A Psalm for the Wild Built by Becky Chambers
This slim fiction volume is what I like to refer to as “sci-fi goblincore.” The book is set in a world very similar to earth, which used to be highly industrialized and relied on robots for manufacturing—until one day, the robots suddenly gain consciousness and leave human society to live in the wilds. Hundreds of years later, a monk named Sibling Dex is struggling with a quarter-life crisis and decides to explore the wilds, where they almost immediately meet a robot who wants to learn about humans. Wild Built is anti-capitalist, anti-gender, and beyond charming. Read it if you want your goblin heart to be warmed.
Gathering Moss by Robin Wall Kimmerer
Braiding Sweetgrass author Robin Wall Kimmerer has also written this goblin-friendly book that tells a personal and scientific history of mosses through a series of linked essays. Moss may not always be traditionally beautiful in the way flowers are, but in this book Kimmerer explores the ways that mosses can teach us how to live better lives, and how mosses, like us, are at their best when they’re tangled in the lives of others.
Witchlight by Jessi Zabarsky
This intimate, aesthetic graphic novel probably isn’t like any fantasy you’ve read before, because it’s focused more on the relationships between the characters and quiet moments of growth than it is about conquering heroes and epic battles. When Sanja, a peasant girl with a talent for sword fighting, is kidnapped by Lelek the witch, she’s frightened at first. But as time goes on and the two search for the missing half of Lelek’s soul, they begin to fall in love. An emotional, queer fantasy story about witches, swordswomen, and love—what could be more goblincore than that?
Strange Beasts of China by Yan Ge, translated by Jeremy Tiang
In this novel-cum-beastiary, the fictional Chinese city of Yong’an is a place where humans coexist with spirits and monsters. The narrator is a cryptozoologist who takes up the dangerous task of indexing all the different types of beasts that live in the city, some of whom live happily beside humans, while others are more hostile. As the narrator learns more about the creatures that inhabit her world, she also learns about herself—and what’s more goblincore than finding yourself in the strange and unexpected?
Wintering: The Power of Rest and Retreat in Difficult Times by Katherine May
We live in a society that highly values the capitalist ideals of productivity positivity above personal care and mental health. That’s why Wintering is such a relief, and why it’s a wonderful goblincore book. In her book, May encourages readers to embrace the periods of sadness and quiet that often punctuate our lives. Rather than arguing for positivity and telling readers to work through the pain, May takes the radical stance that sometimes we just need to rest and lean into our fallow times in order to learn about ourselves, which is a message goblins can get behind.

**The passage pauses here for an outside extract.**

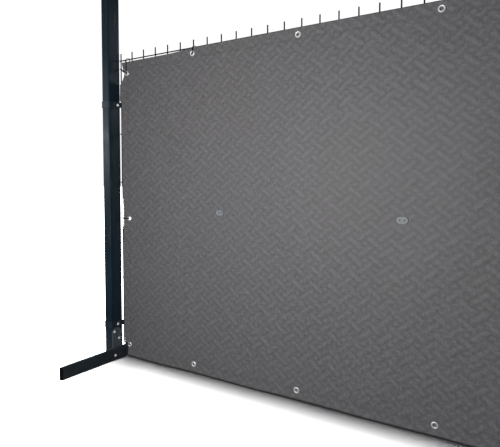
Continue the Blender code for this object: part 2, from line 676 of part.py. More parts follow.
def cable_ties():
    for side_name, side in (("left", -1), ("right", 1)):
        name = side_name + "_top_corner_ties"
        pair = side_tie(name, side, TOP_CORNER_XZ, TIE_RISE_TO_WIRE["top"])
        x, z = TOP_CORNER_XZ
        upright = top_tie(name + "_upright", side * x, z, TIE_THICKNESS / 3, helper=True)
        boolean(pair, "UNION", upright)
        side_tie(side_name + "_middle_tie", side, MIDDLE_XZ, TIE_RISE_TO_WIRE["middle"])
        side_tie(side_name + "_bottom_tie", side, BOTTOM_CORNER_XZ, TIE_RISE_TO_WIRE["bottom"])
    top_tie("top_row_tie", EYELET_ROW_X[0] + WIRE_RADIUS + GAP + TIE_WIDTH / 2, TOP_ROW_Z)


def parent_to_bodies():
    """Puts the standing pieces under one empty and the sliding ones under another, whose Z is the slide's axis."""
    stands = bpy.data.objects.new("stands", None)
    panel_slide = bpy.data.objects.new("panel_slide", None)
    for piece in list(PARTS.objects):
        slides = any(word in piece.name for word in SLIDING_WORDS)
        piece.parent = panel_slide if slides else stands
    PARTS.objects.link(stands)
    PARTS.objects.link(panel_slide)


def build():
    for side_name, side in (("left", -1), ("right", 1)):
        post(side_name, side)
        post_cap(side_name, side)
        foot(side_name, side)
        bracket(side_name, side)
        bracket_seat = POST_INNER_X - GAP - BRACKET_THICKNESS
        for number, (y, z) in enumerate(BRACKET_BOLTS_YZ, 1):
            bolt(f"{side_name}_bracket_bolt_{number}", side, bracket_seat, y, z, BRACKET_BOLT_LENGTH)
        for end_name, end in (("front", -1), ("rear", 1)):
            foot_cap(side_name, side, end_name, end)
            name = f"{side_name}_foot_{end_name}_bolt"
            bolt(name, side, FOOT_INNER_X, end * FOOT_BOLT_Y, FOOT_BOLT_Z, FOOT_BOLT_LENGTH)
        for level, centre_z in CLAMP_HEIGHTS.items():
            clamp(side_name, side, level, centre_z)
    wire_panel()
    curtain()
    for name, (x, z) in eyelet_places().items():
        eyelet(name, x, z)
    for number, x in enumerate(PLATE_X, 1):
        oval_plate(f"oval_plate_{number}", x)
    cable_ties()
    parent_to_bodies()


build()
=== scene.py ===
import json
import math

import bmesh
import bpy
import numpy as np
from mathutils import Matrix, Vector

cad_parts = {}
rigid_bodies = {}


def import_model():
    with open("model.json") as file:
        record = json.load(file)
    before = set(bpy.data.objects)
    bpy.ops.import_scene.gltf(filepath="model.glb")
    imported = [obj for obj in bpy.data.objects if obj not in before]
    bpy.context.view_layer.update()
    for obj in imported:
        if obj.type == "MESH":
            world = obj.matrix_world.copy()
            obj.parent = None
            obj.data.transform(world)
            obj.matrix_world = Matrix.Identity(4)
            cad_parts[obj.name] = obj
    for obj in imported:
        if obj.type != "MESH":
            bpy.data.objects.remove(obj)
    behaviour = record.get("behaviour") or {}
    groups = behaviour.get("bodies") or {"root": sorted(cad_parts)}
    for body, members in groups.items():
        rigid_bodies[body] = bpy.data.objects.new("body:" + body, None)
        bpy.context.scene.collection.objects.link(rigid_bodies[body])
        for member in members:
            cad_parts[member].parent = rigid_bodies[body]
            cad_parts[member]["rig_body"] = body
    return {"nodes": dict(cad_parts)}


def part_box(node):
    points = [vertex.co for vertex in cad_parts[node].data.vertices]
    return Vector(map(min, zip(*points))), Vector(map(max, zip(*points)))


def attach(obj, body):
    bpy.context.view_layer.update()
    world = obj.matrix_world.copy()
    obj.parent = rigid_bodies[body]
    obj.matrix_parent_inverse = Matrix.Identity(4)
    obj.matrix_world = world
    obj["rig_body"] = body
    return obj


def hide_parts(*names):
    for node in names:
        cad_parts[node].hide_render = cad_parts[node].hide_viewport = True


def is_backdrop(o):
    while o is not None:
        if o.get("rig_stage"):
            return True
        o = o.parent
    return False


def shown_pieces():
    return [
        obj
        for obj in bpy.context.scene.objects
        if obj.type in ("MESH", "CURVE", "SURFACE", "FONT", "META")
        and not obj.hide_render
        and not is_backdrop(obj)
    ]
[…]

Small Bodies of Water by Nina Mingya Powles
This lyrical essay collection written by poet Nina Mingya Powles explores grief, growth, and the ways water binds us together. Small Bodies of Water is about Powles’ childhood spent between New Zealand, New York, and Shanghai, and the search for nature in a time of climate loss and increasing urbanization. What does it mean to connect to nature while living in a big city? How much nature do you need to be around in order to be “in” nature? From ponds and pools to food and family, water offers us so much, and it’s always at our fingertips. This book embraces the goblincore idea that nature is everywhere, even if we don’t always recognize it.
Mooncakes by Suzanne Walker and Wendy Xu
A young witch, Nova Huang, works in her lesbian grandmothers’ magical bookshop and spends her days learning about magic and hanging out with friends (so, basically the dream). That is, until she finds out that her childhood crush, Tam Lang, a nonbinary werewolf, is back in town. The two must work together to understand Tam’s werewolf magic and get them out of the trouble that’s been chasing them—while also falling in love, of course. With a fun, diverse cast of characters, this graphic novel celebrates differences and uplifts the stories that don’t always get told. That’s goblincore as hell.

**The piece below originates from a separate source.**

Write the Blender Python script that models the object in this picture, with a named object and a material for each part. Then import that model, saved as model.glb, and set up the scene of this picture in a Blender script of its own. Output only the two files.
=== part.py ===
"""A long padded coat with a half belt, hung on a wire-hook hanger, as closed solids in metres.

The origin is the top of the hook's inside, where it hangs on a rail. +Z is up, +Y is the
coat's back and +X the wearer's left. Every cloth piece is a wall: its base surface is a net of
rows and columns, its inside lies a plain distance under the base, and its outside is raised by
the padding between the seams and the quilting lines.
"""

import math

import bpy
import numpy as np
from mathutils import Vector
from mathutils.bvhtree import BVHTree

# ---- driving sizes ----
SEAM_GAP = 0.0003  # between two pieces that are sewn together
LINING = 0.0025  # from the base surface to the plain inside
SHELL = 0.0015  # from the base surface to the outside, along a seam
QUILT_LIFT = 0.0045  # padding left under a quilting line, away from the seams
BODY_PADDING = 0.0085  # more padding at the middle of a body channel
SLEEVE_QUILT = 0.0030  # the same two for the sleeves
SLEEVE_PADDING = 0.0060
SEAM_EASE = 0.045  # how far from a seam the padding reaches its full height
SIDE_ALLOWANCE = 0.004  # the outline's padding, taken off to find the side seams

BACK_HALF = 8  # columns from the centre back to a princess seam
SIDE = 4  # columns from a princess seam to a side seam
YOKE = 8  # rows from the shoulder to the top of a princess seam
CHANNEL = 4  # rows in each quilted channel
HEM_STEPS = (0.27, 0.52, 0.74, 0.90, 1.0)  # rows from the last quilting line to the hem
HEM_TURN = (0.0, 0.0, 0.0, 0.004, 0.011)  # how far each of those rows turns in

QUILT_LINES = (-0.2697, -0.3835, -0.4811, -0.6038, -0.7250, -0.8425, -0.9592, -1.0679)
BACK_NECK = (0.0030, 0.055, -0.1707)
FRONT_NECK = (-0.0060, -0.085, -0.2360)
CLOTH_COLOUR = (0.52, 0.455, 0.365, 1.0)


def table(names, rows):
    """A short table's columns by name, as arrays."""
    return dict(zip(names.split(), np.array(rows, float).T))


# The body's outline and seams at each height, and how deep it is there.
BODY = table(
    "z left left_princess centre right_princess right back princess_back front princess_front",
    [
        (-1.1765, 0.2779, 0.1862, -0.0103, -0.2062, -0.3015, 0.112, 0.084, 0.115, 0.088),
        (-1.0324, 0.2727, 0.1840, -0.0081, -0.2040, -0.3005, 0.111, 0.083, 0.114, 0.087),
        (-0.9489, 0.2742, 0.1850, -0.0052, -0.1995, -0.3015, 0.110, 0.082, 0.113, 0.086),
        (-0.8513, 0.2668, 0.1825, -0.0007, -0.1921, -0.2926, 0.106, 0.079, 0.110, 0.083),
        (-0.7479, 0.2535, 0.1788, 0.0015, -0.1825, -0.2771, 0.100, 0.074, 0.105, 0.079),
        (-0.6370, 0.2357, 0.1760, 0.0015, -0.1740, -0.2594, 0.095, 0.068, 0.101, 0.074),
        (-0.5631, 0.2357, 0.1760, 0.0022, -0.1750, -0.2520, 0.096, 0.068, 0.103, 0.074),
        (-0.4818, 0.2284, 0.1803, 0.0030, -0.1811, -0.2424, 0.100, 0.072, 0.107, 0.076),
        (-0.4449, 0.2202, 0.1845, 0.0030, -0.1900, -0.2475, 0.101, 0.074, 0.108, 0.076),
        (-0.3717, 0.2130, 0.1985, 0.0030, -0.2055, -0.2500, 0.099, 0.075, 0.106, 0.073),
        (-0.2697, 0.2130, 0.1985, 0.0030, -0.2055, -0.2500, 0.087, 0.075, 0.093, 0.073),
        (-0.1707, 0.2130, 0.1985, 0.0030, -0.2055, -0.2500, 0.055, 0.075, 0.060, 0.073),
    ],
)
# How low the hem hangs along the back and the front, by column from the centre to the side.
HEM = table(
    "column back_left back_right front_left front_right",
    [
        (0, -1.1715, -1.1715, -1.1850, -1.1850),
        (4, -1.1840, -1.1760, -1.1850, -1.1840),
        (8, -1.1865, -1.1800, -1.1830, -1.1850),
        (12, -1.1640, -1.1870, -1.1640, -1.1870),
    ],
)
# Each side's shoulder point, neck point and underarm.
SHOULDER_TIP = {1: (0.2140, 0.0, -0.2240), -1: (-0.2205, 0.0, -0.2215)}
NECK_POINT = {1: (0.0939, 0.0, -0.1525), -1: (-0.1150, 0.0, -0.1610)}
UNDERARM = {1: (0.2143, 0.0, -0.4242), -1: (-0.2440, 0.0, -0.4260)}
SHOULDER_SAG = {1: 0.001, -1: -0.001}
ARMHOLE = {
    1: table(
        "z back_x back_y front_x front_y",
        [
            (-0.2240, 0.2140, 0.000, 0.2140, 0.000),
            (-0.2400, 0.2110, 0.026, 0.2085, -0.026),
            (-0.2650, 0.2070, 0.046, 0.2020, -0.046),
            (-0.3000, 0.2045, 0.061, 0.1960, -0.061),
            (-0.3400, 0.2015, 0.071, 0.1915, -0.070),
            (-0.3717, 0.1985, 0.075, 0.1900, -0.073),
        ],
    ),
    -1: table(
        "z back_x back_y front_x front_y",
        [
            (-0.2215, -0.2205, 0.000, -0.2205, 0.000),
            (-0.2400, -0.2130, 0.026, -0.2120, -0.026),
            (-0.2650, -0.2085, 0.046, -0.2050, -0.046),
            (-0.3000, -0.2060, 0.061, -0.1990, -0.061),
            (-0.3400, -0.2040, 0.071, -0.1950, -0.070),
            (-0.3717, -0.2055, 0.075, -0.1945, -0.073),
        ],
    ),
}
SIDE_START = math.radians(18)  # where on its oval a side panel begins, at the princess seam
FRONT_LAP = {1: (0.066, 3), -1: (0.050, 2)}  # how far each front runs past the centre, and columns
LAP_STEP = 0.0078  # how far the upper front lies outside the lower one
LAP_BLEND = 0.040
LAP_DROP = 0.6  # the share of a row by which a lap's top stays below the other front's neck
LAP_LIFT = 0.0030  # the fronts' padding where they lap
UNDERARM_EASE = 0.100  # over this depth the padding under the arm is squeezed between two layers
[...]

Entangled Life by Merlin Sheldrake
Every goblincore reading list worth its salt must have a mushroom book, and Entangled Life is a great mushroom book. This book really explores the question “What the hell is going on with fungi?”, a question we should be asking ourselves every day, since fungi can both digest rocks and survive in space. Mushrooms don’t typically get a lot of love unless they’re Disney-fied amanitas, but Sheldrake explains that nearly all life on earth relies on fungi in one way or another. Basically, without fungus, there would be no us. Embrace your goblin nature and dig into some fungus literature.
Howl’s Moving Castle by Diana Wynne Jones
This book needs to be included because Howl is truly the goblincore prototype: A weird guy who collects all kinds of strange objects, does questionable magic, loves spiders, and hates cleaning. It’s a lovely book about friendship and the importance of human connection, but mostly it’s a book about how goblins are really good at finding each other and bad at tidying up (Sophie being the exception that proves the rule). If you’re a fan of the romantic Studio Ghibli movie adaptation, be sure to read this novel, where Howl is not a dope bird-creature in his spare time, but rather a Welsh rugby thug.